L’insuffisance de la morale indépendante pour gouverner la société est donc bien sincèrement reconnue par ceux qui s’y connaissent le mieux; et cette défaillance doit être attribuée, à mon avis, au faux point de vue où elle est obligée de se placer pour ne pas empiéter sur le domaine religieux, c’est-à-dire de renoncer au salut de la vie future comme fin de la morale. Cependant les moralistes n’ignorent pas l’empire universel que le besoin du bonheur exerce sur les hommes, car l’antique philosophe l’a également signalé :

«Mais, a-t-il dit , voici précisément le caractère que semble avoir le bonheur, c’est pour lui et toujours pour lui seul que nous le cherchons, ce n’est jamais en vue d’une autre chose.
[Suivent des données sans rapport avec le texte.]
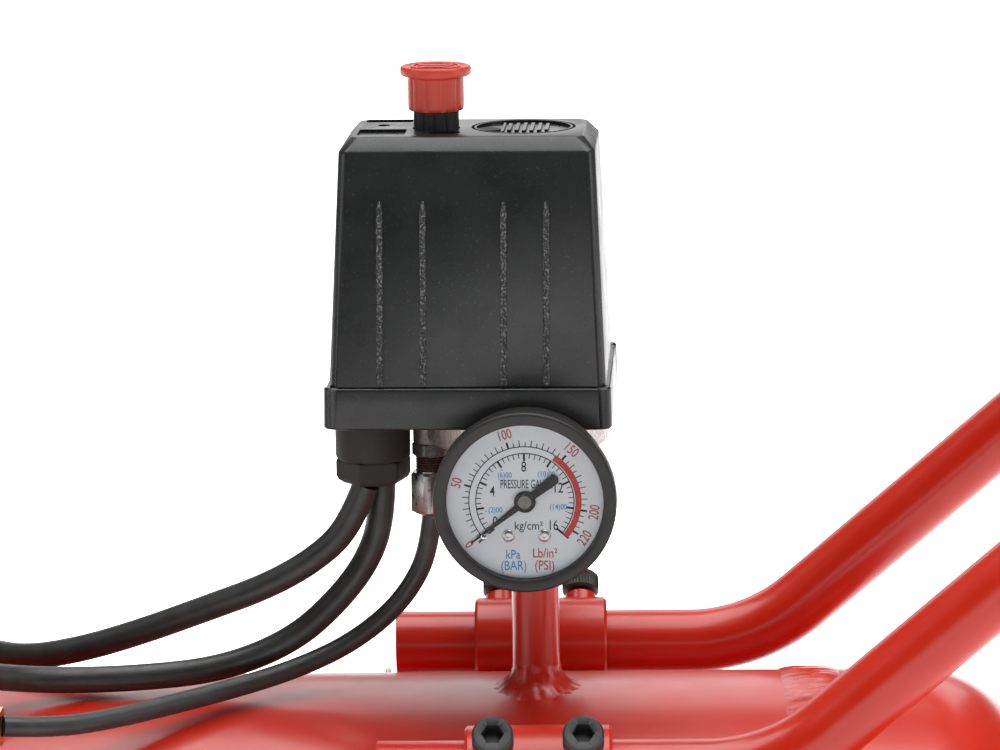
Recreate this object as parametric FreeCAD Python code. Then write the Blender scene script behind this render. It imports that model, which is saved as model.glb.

Au contraire quand nous poursuivons les honneurs, les plaisirs, les sciences, la vérité sous quelque forme que ce soit, nous désirons bien sans doute ces avantages pour eux-mêmes, mais cependant nous les désirons aussi en vue du bonheur.»
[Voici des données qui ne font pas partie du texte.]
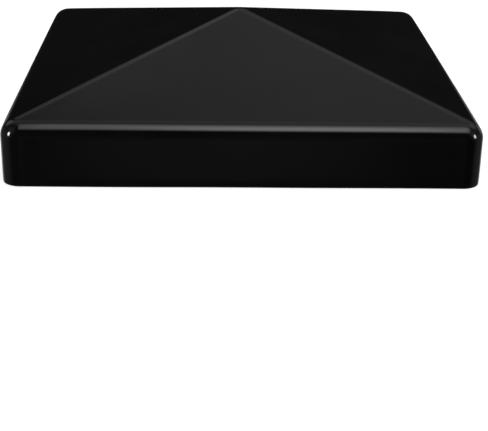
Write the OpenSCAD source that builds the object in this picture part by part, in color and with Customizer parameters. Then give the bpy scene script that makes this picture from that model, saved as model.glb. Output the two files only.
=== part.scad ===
// Pyramid fence post cap, pressed from one steel sheet, with its four side screws
// and their rubber sealing washers. Origin at the centre of the open bottom rim, +Z up.

/* [Post] */
// Width of the square post that the cap covers
post_w = 140; // [120:1:160]
// Gap between the post and the skirt, on each side
post_gap = 1.5; // [1:0.25:3]

/* [Cap] */
// Thickness of the pressed sheet
sheet_t = 1.5; // [1:0.1:2]
// Height of the skirt, up to the line where it would meet the slopes
skirt_h = 19; // [18:0.5:26]
// Rise of the pyramid above that line, to its sharp tip
rise = 19; // [14:0.5:30]
// Outside radius of the upright corners, seen from above
corner_r = 6; // [5.5:0.25:8]
// Outside radius of the bend between the skirt and the slopes
eave_r = 5.5; // [4:0.25:5.5]
// Outside radius of the rounded tip
tip_r = 10; // [6:0.5:14]

/* [Fixing screws] */
// Height of the screw holes above the rim
screw_z = 7.5; // [6.5:0.25:7.75]
// Distance from the middle of a side to each of its two screws
screw_y = 36.5; // [20:0.5:50]
// Outside diameter of the screw thread
thread_d = 3.5; // [3:0.1:4]
// Length of the screw under its head
screw_l = 20; // [16:1:30]
// Diameter of the pan head
head_d = 6.9; // [6.5:0.1:8]
// Height of the pan head
head_h = 2.4; // [2:0.1:2.8]
// Clearance between the thread and the hole in the skirt, on the radius
hole_gap = 0.35; // [0.2:0.05:0.6]

/* [Sealing washers] */
// Outside diameter of a washer
washer_d = 10; // [9:0.5:11]
// Thickness of a washer
washer_t = 1; // [0.8:0.1:1.5]
// Clearance between the washer and the thread, on the radius
washer_gap = 0.05; // [0.02:0.01:0.1]

/* [Hidden] */
$fn = 48;
SOFT_FN = 32; // roundness of the parts of a hull
CUT = 1; // how far a cutting shape runs past what it cuts

cap_w = post_w + 2 * post_gap + 2 * sheet_t;
half_w = cap_w / 2;
slope_a = atan(rise / half_w);
// Height of the eave bend's centre line, where the flat of the skirt ends
eave_z = skirt_h - eave_r / cos(slope_a) + eave_r * tan(slope_a);
// Height of the tip sphere's centre, so that the slopes touch the sphere
tip_z = skirt_h + rise - tip_r / cos(slope_a);

// Screw dimensions that follow from the head, the thread and the wall
seat_x = half_w + washer_t;          // plane under the head
neck_l = washer_t + sheet_t + 0.5;   // plain neck, through the washer and the wall
neck_r = thread_d / 2 - 0.25;        // radius of the plain neck
point_l = 1.2 * thread_d;            // length of the screw's cone point
head_rim_h = 0.9;                    // straight edge of the pan head
head_top_r = 0.26 * head_d;          // radius of the flat top of the pan head
recess_w = 3.6;                      // width of the cross recess
recess_t = 0.8;                      // thickness of each arm of the cross recess
recess_l = 1.4;                      // depth of the cross recess

// One rounded eave corner: a ring of the bend's profile, round the upright corner
module eave_corner(inset) {
    rotate_extrude($fn = SOFT_FN)
        translate([corner_r - eave_r, 0])
            intersection() {
                circle(r = eave_r - inset, $fn = SOFT_FN);
                translate([0, -eave_r]) square(2 * eave_r);
            }
}

// The cap's outer form, shrunk by inset on every face, standing on foot
module cap_form(inset, foot) {
    corner = half_w - corner_r;
    hull() {
        for (x = [-corner, corner], y = [-corner, corner]) {
            translate([x, y, foot])
                cylinder(r = corner_r - inset, h = eave_z - foot, $fn = SOFT_FN);
            translate([x, y, eave_z]) eave_corner(inset);
        }
        translate([0, 0, tip_z]) sphere(r = tip_r - inset, $fn = SOFT_FN);
    }
}

// Places its children, drawn pointing out along +X, at one screw position
module at_screw(side, end) {
    translate([0, end * screw_y, screw_z])
        rotate([0, 0, side > 0 ? 0 : 180])
            children();
}

module cap_shell() {
    color("#141414")
        difference() {
            cap_form(0, 0);
            cap_form(sheet_t, -CUT);
            for (side = [-1, 1], end = [-1, 1])
                at_screw(side, end)
                    translate([half_w - sheet_t - CUT, 0, 0])
                        rotate([0, 90, 0])
                            cylinder(r = thread_d / 2 + hole_gap, h = sheet_t + 2 * CUT);
        }
}

// Rubber washer between the screw head and the skirt
module sealing_washer() {
    color("#1c1c1c")
        translate([half_w, 0, 0])
            rotate([0, 90, 0])
                difference() {
                    cylinder(r = washer_d / 2, h = washer_t);
                    translate([0, 0, -CUT])
                        cylinder(r = thread_d / 2 + washer_gap, h = washer_t + 2 * CUT);
                }
}

// Half section of a pan-head screw, from its point up to the top of its head
module screw_section() {
    thread_r = thread_d / 2;
    head_r = head_d / 2;
    polygon([
        [0, -screw_l],
        [thread_r, -screw_l + point_l],
        [thread_r, -neck_l],
        [neck_r, -neck_l],
        [neck_r, 0],
        [head_r, 0],
        [head_r, head_rim_h],
        [0.9 * head_r, head_rim_h + 0.5 * (head_h - head_rim_h)],
        [head_top_r, head_h],
        [0, head_h]
    ]);
}

// Pan-head screw, its head resting on the washer and its point inside the cap
module fixing_screw() {
    color("#202022")
        translate([seat_x, 0, 0])
            rotate([0, 90, 0])
                difference() {
                    rotate_extrude() screw_section();
                    for (turn = [0, 90])
                        rotate([0, 0, turn])
                            translate([-recess_w / 2, -recess_t / 2, head_h - recess_l])
                                cube([recess_w, recess_t, recess_l + CUT]);
                }
}

cap_shell();
at_screw(1, -1) fixing_screw();  // screw_right_front
at_screw(1, 1) fixing_screw();  // screw_right_rear
at_screw(-1, -1) fixing_screw();  // screw_left_front
at_screw(-1, 1) fixing_screw();  // screw_left_rear
at_screw(1, -1) sealing_washer();  // washer_right_front
at_screw(1, 1) sealing_washer();  // washer_right_rear
at_screw(-1, -1) sealing_washer();  // washer_left_front
at_screw(-1, 1) sealing_washer();  // washer_left_rear
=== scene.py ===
import math
import bmesh
import bpy
from mathutils import Matrix, Vector


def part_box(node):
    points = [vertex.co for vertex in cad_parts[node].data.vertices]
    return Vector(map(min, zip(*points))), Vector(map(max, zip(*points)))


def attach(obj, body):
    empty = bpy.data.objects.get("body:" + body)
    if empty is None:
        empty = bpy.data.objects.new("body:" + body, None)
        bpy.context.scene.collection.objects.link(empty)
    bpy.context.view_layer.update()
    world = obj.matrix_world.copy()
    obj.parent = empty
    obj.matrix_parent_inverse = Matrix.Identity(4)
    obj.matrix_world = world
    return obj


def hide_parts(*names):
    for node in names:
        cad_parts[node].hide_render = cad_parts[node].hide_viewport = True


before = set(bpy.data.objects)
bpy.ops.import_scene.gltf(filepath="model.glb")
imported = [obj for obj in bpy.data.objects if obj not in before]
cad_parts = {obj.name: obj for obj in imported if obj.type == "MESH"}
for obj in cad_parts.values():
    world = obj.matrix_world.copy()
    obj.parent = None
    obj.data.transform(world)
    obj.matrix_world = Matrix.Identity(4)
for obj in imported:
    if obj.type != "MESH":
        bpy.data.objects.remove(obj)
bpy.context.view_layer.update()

MM = 0.001

# The pressed shell, as the CAD has it
SHEET_T = 1.5 * MM
SKIRT_H = 19 * MM  # up to the line where the skirt and the slopes would meet
RISE = 19 * MM
CORNER_R = 6 * MM
EAVE_R = 5.5 * MM
TIP_R = 10 * MM
HOLE_R = 2.1 * MM
HALF_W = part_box("cap_shell")[1].x
STRAIGHT = HALF_W - CORNER_R  # half the flat width of a side
SLOPE = math.atan2(RISE, HALF_W)
EAVE_Z = SKIRT_H - EAVE_R / math.cos(SLOPE) + EAVE_R * math.tan(SLOPE)
TIP_Z = SKIRT_H + RISE - TIP_R / math.cos(SLOPE)
RIM_R = 0.35 * MM  # rounding of the trimmed edge under its paint
HIP_SPREAD = 0.4 * MM  # how much wider the corners' rounding is at the foot of the slopes

# The screws and their washers
THREAD_R = 1.75 * MM
ROOT_R = 1.2 * MM
PITCH = 1.4 * MM
SCREW_L = 20 * MM
POINT_L = 4.2 * MM
POINT_R = 0.12 * MM  # how blunt the point is
THREAD_START = -SCREW_L + 0.1 * MM  # just above the point
NECK_L = 3.0 * MM
NECK_R = 1.5 * MM
RUN_OUT = 0.8 * PITCH  # length over which the thread fades out at the neck
HEAD_R = 3.45 * MM
HEAD_H = 2.4 * MM
HEAD_RIM_H = 0.9 * MM  # straight edge of the head
CROWN_R = 1.35 * MM  # flat top of the head
RECESS_L = 1.5 * MM
WASHER_R = 5.0 * MM
WASHER_T = 1.0 * MM
WASHER_HOLE_R = 1.8 * MM
SOFT_R = 0.15 * MM  # softened edges of the holes and the heads
EDGE_STEPS = 4  # along each small rounded edge

# Each screw's place, and the angle at which its cross recess came to rest
PLACES = {"right_front": 12, "right_rear": 57, "left_front": -31, "left_rear": 78}


# ------------------------------------------------------------------ materials


def new_material(name):
    """An empty material, and a short way to add a node with its links and values."""
    mat = bpy.data.materials.new(name)
    mat.use_nodes = True
    tree = mat.node_tree
    tree.nodes.clear()

    def add(kind, links, **values):
        node = tree.nodes.new(kind)
        for key, value in values.items():
            node.inputs[key.replace("_", " ")].default_value = value
        for key, source in links.items():
            tree.links.new(source, node.inputs[key])
        return node

    return mat, add


def noise(add, coords, size, detail=2.0):
    """A soft pattern from 0 to 1 whose blobs are about size across."""
    return add("ShaderNodeTexNoise", {"Vector": coords}, Scale=1 / size, Detail=detail).outputs["Fac"]


def between(add, pattern, low, high, start, end):
    """Turns a pattern's stretch from low to high into a value from start to end."""
    node = add(
        "ShaderNodeMapRange", {"Value": pattern}, From_Min=low, From_Max=high, To_Min=start, To_Max=end
    )
    return node.outputs["Result"]


def blend_colours(add, pattern, first, second):
    """A colour from first to second, by a pattern from 0 to 1. Each is a colour or a node's output."""
    node = add("ShaderNodeMix", {})
    node.data_type = "RGBA"
    tree = node.id_data
    tree.links.new(pattern, node.inputs["Factor"])
    sockets = [socket for socket in node.inputs if socket.type == "RGBA"]
    for socket, colour in zip(sockets, (first, second)):
        if isinstance(colour, tuple):
            socket.default_value = (*colour, 1)
        else:
            tree.links.new(colour, socket)
    return next(socket for socket in node.outputs if socket.type == "RGBA")


def relief(add, pattern, depth, below=None):
    """The normal of a surface that a pattern raises by depth, over the relief below it."""
    links = {"Height": pattern}
    if below:
        links["Normal"] = below
    return add("ShaderNodeBump", links, Strength=1, Distance=depth).outputs["Normal"]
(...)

Les moralistes sont donc bien dûment instruits de l’universelle influence de ce besoin. primordial de la nature humaine, et se trouvent bien avertis que le but de la morale, si elle veut être utile, doit nous éclairer sur les conditions de notre bonheur présent et futur, et non se détourner de la réalité pour poursuivre une idée indéterminée quelque sublime qu’elle soit. Car quoi qu’on fasse, cette idée du bien restera toujours distincte de notre individu, tandis que le bonheur seul pénètre notre âme. Nous proposer le bien en lui-même, c’est nous proposer une fin étrangère; c’est nous obliger, pour ainsi dire, à sortir de nous-mêmes, à devenir impersonnels, et à renoncer à notre destinée propre; il n’est donc pas surprenant que les religions qui se proposent ostensiblement de nous rendre heureux, s’emparent fortement de l’esprit et de la foi populaire, et que la philosophie qui poursuit un but impersonnel ne fasse de la morale que pour son propre honneur.
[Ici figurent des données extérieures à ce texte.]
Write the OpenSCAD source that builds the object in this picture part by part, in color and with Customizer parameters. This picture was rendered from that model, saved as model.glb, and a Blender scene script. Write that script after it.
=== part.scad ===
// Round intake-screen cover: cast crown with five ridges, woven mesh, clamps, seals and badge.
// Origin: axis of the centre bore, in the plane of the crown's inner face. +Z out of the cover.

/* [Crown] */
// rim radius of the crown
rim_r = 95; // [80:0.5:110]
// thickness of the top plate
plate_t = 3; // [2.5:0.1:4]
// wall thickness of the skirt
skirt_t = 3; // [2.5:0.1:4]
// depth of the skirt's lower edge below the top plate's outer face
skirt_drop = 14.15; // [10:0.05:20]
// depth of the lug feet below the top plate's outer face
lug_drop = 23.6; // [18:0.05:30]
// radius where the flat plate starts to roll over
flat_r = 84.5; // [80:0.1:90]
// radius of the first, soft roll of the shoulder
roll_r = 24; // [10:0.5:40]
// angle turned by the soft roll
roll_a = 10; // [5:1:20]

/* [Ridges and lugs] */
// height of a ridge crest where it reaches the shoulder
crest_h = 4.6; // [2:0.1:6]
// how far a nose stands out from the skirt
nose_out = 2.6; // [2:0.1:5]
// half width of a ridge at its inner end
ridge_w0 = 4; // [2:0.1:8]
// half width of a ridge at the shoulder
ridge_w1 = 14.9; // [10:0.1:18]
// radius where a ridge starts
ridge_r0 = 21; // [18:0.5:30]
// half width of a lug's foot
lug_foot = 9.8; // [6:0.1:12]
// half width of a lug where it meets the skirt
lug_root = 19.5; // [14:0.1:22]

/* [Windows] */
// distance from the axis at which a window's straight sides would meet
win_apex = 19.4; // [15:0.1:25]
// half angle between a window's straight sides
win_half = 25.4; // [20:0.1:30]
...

Telle est la distinction fondamentale de la morale indépendante et de la religion. Mais les conséquences de la faiblesse du premier principe de cette science, ne se bornent pas seulement à ne pas répondre aux besoins véritables de l’âme humaine. Les défauts s’en retrouvent dans tous les détails du système; puisqu’un principe incomplet n’est pas seulement faux en lui-même, mais tout aussi erroné dans ses applications. En conséquence, pour nous convaincre de la défectuosité radicale de la science morale, il est nécessaire de ne pas nous contenter de cette première démonstration et d’entrer dans le corps même de la doctrine. Par ce motif, avant de commencer l’exposition de mes propres idées, je vais d’abord examiner la célèbre Morale du Devoir, dont nos libres penseurs croient pouvoir être si fiers; que nos hommes d’État estiment suffisante pour le gouvernement de la société moderne; que l’on enseigne dans nos écoles pour former les nouvelles générations; enfin, que l’on croit pouvoir opposer à la religion chrétienne, si préoccupée du salut des âmes, et si puissamment ancrée dans le cœur humain par la vénération de l’œuvre touchante et mystérieuse de la rédemption.